One is tempted to think that a 21st Century audiences would be far too jaded to enjoy such a cautionary tale as “The Rake’s Progress,” but the audience seemed to enjoy the opera immensely. Part of the credit was due to Hockney’s designs, created for the Glyndebourne Opera Festival in 1975. They looked as fresh as ever. Hockney’s cross-hatch line art deftly harkened back to the engravings that were made from Hogarth’s original paintings.

Another big plus was Boyd, who drew listeners into Rakewell’s world with effortless and brilliant singing. He showed plenty of volume when needed or he could taper things down to a whisper. This performance, among the many others that he has given for Portland Opera, has helped to solidify his status as one of the best, most consistent and engaging tenors to have sung for the company.

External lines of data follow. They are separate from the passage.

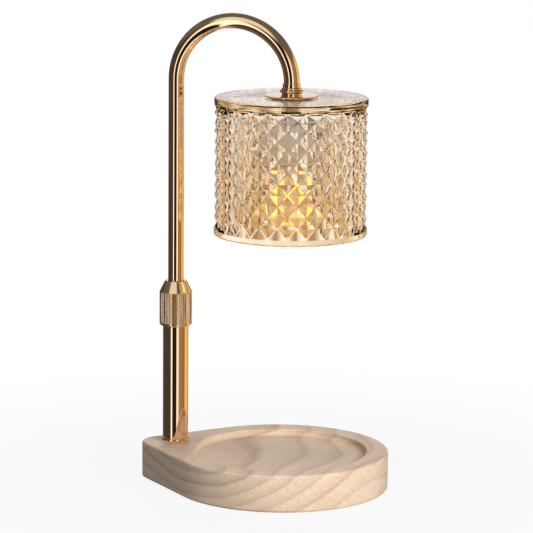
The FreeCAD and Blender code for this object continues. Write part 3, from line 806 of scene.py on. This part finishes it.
def pointsTree():
    # a lattice of four-sided points: every second place gets one, then all are wrapped round the axis
    tree, enter = shapeTree("diamondPoints", [
        ("Int", ("Columns", "Tall Rows", "Short Rows")),
        ("Float", ("Tall Row", "Short Row", "Low", "Axis X", "Phase", "Point Radius", "Valley Radius")),
    ])
    halfColumns = mathNode(tree, "MULTIPLY", enter["Columns"], 2.0)
    rows = mathNode(tree, "ADD", enter["Tall Rows"], enter["Short Rows"])
    lastColumn = mathNode(tree, "SUBTRACT", halfColumns, 1.0)

    grid = addNode(tree, "GeometryNodeMeshGrid")
    wire(tree, lastColumn, grid.inputs["Size X"])
    wire(tree, rows, grid.inputs["Size Y"])
    wire(tree, halfColumns, grid.inputs["Vertices X"])
    wire(tree, mathNode(tree, "ADD", rows, 1.0), grid.inputs["Vertices Y"])
    corner = addNode(tree, "ShaderNodeCombineXYZ")
    wire(tree, mathNode(tree, "MULTIPLY", lastColumn, 0.5), corner.inputs["X"])
    wire(tree, mathNode(tree, "MULTIPLY", rows, 0.5), corner.inputs["Y"])
    lattice = addNode(tree, "GeometryNodeSetPosition")
    wire(tree, grid.outputs["Mesh"], lattice.inputs["Geometry"])
    wire(tree, corner.outputs[0], lattice.inputs["Offset"])

    axes = axesNode(tree, addNode(tree, "GeometryNodeInputPosition").outputs[0])
    total = mathNode(tree, "ADD", axes["X"], axes["Y"])
    odd = mathNode(tree, "GREATER_THAN", mathNode(
        tree, "MODULO", mathNode(tree, "ROUND", total), 2.0), 0.5)
    point = addNode(tree, "GeometryNodeMeshCone", fill_type="NONE")
    point.inputs["Vertices"].default_value = 4
    point.inputs["Radius Top"].default_value = 0.0
    point.inputs["Radius Bottom"].default_value = 1.0
    point.inputs["Depth"].default_value = 1.0
    place = addNode(tree, "GeometryNodeInstanceOnPoints")
    wire(tree, lattice.outputs[0], place.inputs["Points"])
    wire(tree, odd, place.inputs["Selection"])
    wire(tree, point.outputs["Mesh"], place.inputs["Instance"])
    real = addNode(tree, "GeometryNodeRealizeInstances")
    wire(tree, place.outputs[0], real.inputs[0])

    # tips that reach past the first and the last row go
    below = mathNode(tree, "LESS_THAN", axes["Y"], -0.5)
    above = mathNode(tree, "GREATER_THAN", axes["Y"], mathNode(tree, "ADD", rows, 0.5))
    trim = addNode(tree, "GeometryNodeDeleteGeometry", domain="POINT")
    wire(tree, real.outputs[0], trim.inputs["Geometry"])
    wire(tree, mathNode(tree, "MAXIMUM", below, above), trim.inputs["Selection"])

    # x becomes the angle, y the height and z the radius
    turn = mathNode(tree, "DIVIDE", mathNode(tree, "MULTIPLY", axes["X"], 2 * math.pi), halfColumns)
    turn = mathNode(tree, "ADD", turn, enter["Phase"])
    relief = mathNode(tree, "SUBTRACT", enter["Point Radius"], enter["Valley Radius"])
    radius = mathNode(tree, "MULTIPLY_ADD", axes["Z"], relief, enter["Valley Radius"])
    tallPart = mathNode(tree, "MINIMUM", axes["Y"], enter["Tall Rows"])
    shortPart = mathNode(tree, "SUBTRACT", axes["Y"], tallPart)
    height = mathNode(tree, "MULTIPLY_ADD", tallPart, enter["Tall Row"], enter["Low"])
    height = mathNode(tree, "MULTIPLY_ADD", shortPart, enter["Short Row"], height)
    wrapped = addNode(tree, "ShaderNodeCombineXYZ")
    wire(tree, mathNode(tree, "MULTIPLY_ADD", mathNode(
        tree, "COSINE", turn), radius, enter["Axis X"]), wrapped.inputs["X"])
    wire(tree, mathNode(tree, "MULTIPLY", mathNode(tree, "SINE", turn), radius), wrapped.inputs["Y"])
    wire(tree, height, wrapped.inputs["Z"])
    wrap = addNode(tree, "GeometryNodeSetPosition")
    wire(tree, trim.outputs[0], wrap.inputs["Geometry"])
    wire(tree, wrapped.outputs[0], wrap.inputs["Position"])
    weld = addNode(tree, "GeometryNodeMergeByDistance")
    weld.inputs["Distance"].default_value = shadeShape["weld"]
    wire(tree, wrap.outputs[0], weld.inputs["Geometry"])
    return closeTree(tree, weld.outputs[0], enter["Finish"])


def radiusOf(vertex):
    return math.hypot(vertex.co.x - shadeX, vertex.co.y)


def circleLoop(shape, radius, height, steps):
    # a ring of vertices that starts at the lattice's own phase
    phase = math.radians(shadeShape["phaseDegrees"])
    ring = []
    for k in range(steps):
        angle = phase + 2 * math.pi * k / steps
        ring.append(shape.verts.new((shadeX + radius * math.cos(angle), radius * math.sin(angle), height)))
    return ring


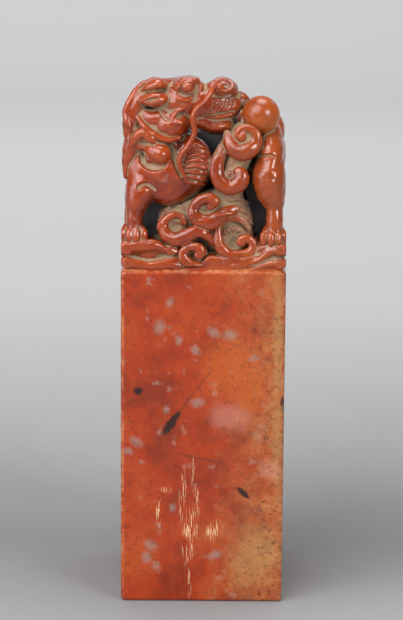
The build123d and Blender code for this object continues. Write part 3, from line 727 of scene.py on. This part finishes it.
# the heights of each paw's knuckles and tips, and its claws: root x, tip x, tip y and width
paws = [
    ((71.2, 70, 68.7, 68.1), [
        (-13.8, -14.3, -12.9, 1.5), (-13.2, -13.4, -14, 1.4), (-12.4, -12.2, -14.2, 1.5),
        (-11.6, -10.9, -13.6, 1.5),
    ]),
    ((70.8, 69.6, 68.5, 67.9), [
        (11.7, 10.9, -13.6, 1.5), (12.5, 12.2, -14.2, 1.5), (13.3, 13.5, -14, 1.4),
        (13.8, 14.3, -12.9, 1.5),
    ]),
]
for flip, side in ((1, "front"), (-1, "back")):
    for flat, blend, places in limbs:
        body.rough_out(mirrored(places, flip), flat, blend)
    for heel_x in (-12.5, 12.6):
        heel = [(heel_x, -11.6, 69.6, 4), (heel_x, -12.2, 69.4, 3.6)]
        body.rough_out(mirrored(heel, flip), blend=0.6)
    for (wrist, knuckle, low, tip), claws in paws:
        for root_x, x, y, wide in claws:
            claw = [
                (root_x, y + 1.2, wrist, wide * 0.7), (x, y + 0.2, knuckle, wide),
                (x, y, low, wide * 0.9), (x, y, tip, wide * 0.5),
            ]
            body.rough_out(mirrored(claw, flip), blend=0.12)
    # the elbow's hollow, the knee's crease, and the crescent under the shoulder
    body.groove([
        (-11.8, 78.3, 0.8), (-11.1, 78.8, 1.1), (-10.2, 78.8, 1.2), (-9.4, 78.3, 1), (-8.8, 77.7, 0.5),
    ], 0.6, side=side)
    body.groove([
        (9.7, 83.7, 0.4), (10.6, 84.1, 0.6), (11.7, 84.3, 0.6), (12.5, 84, 0.3),
    ], 0.35, side=side)
    body.groove([
        (-11.3, 84, 0.9), (-10.9, 82.7, 1.5), (-9.6, 82.1, 1.8), (-8.2, 82.1, 1.7), (-7.2, 82.7, 1.2),
        (-6.9, 83.1, 0.6),
    ], 0.75, side=side)
    for flat, blend, places in commas:
        body.rough_out(mirrored(places, flip), flat, blend)
    # the cut under the comma, and a flat strip beside the whisker
    body.groove([(-11.8, 86, 0.6), (-10.9, 86, 0.8), (-9.8, 86, 0.7), (-8.8, 85.8, 0.4)], 0.5, side=side)
    body.groove([
        (-6.3, 86.2, 1.2), (-5.6, 85, 1.7), (-5, 83.2, 1.5), (-4.5, 81.6, 1.1), (-4.2, 80.2, 0.5),
    ], 0.5, side=side)
# the stone that closes the hollows, the tail over the rump, and the cut under the jaw
body.square_block((-10.5, 1.5, 64), (11.5, 7, 79), 1, 1)
body.rough_out([
    (12, 1.5, 82.4, 3.4), (13, 4.5, 84.8, 3.7), (12.6, 7.2, 86.9, 3.7), (9.9, 7.5, 87.5, 3.7),
    (7.5, 5.1, 87.2, 3.6), (6.9, 2.4, 85.8, 3),
], blend=0.2)
body.rough_out([
    (-3, 1.8, 87.5, 2), (0.9, 2.1, 85.7, 2), (5.4, 2.1, 85.3, 2), (9.9, 1.8, 87.2, 1.8),
], flat=1.2, blend=0.3)
body.cut_away([(1, -6.5, 87.2, 4.6), (3.6, -6, 86.4, 4.6), (3.8, -3, 86.4, 3.6)], 0.6)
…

Maureen Mckay’s Anne was pure sweetness from the start, and as she resolved not to give up on Tom, her voice acquired flint and urgency. With a wink and a nod, David Pittsinger gave Shadow some likeable qualities, which made him a little less malevolent.

Angela Niederloh pouted and fumed with vigor as Baba the Turk, but it was difficult to hear her voice whenever the orchestra got above mezzo-forte. Arthur Woodley gave a solid performance as the stern yet fair father of Anne. Padded to the hilt, Beth Madsen Bradford had a field day as the lascivious Mother Goose. As the auctioneer Sellem, Ian José Ramirez created a very animated presence, running circles around the crowd and drumming up sales as quickly as possible. André Flynn distinguished himself as the Keeper of the Madhouse, and the opera chorus, prepared by Nicholas Fox, created a balanced, blended sound.

Rallo’s stage directions wonderfully mixed natural action with tableaux-like pauses so that the audience could reflect on the scene for a moment or two, such as when Anne reached out for Tom while Shadow drew him away from her. The comic interplay between Tom and Baba generated peals of laughter. 

The libretto, written by W. H. Auden and Chester Kallman, darted past pure poetry with a double-edged sword, such as “Leave all love and hope behind, out of sight is out of mind,” which introduced the Bedlam scene. Another poetic aphorism that was written one section of scenery stated “Shut Your Ears to Prude and Preacher. Follow Nature as Thy Teacher.”

The orchestra performed Stravinsky’s treacherous score with finesse under conductor Ari Pelto (in the picture). Fleeting passages that sounded like Handel and Donizetti zipped by, but the final scene in which the principals came to the front and expounded over the moral of the story in light-hearted fashion drew directly on Mozart. Ah!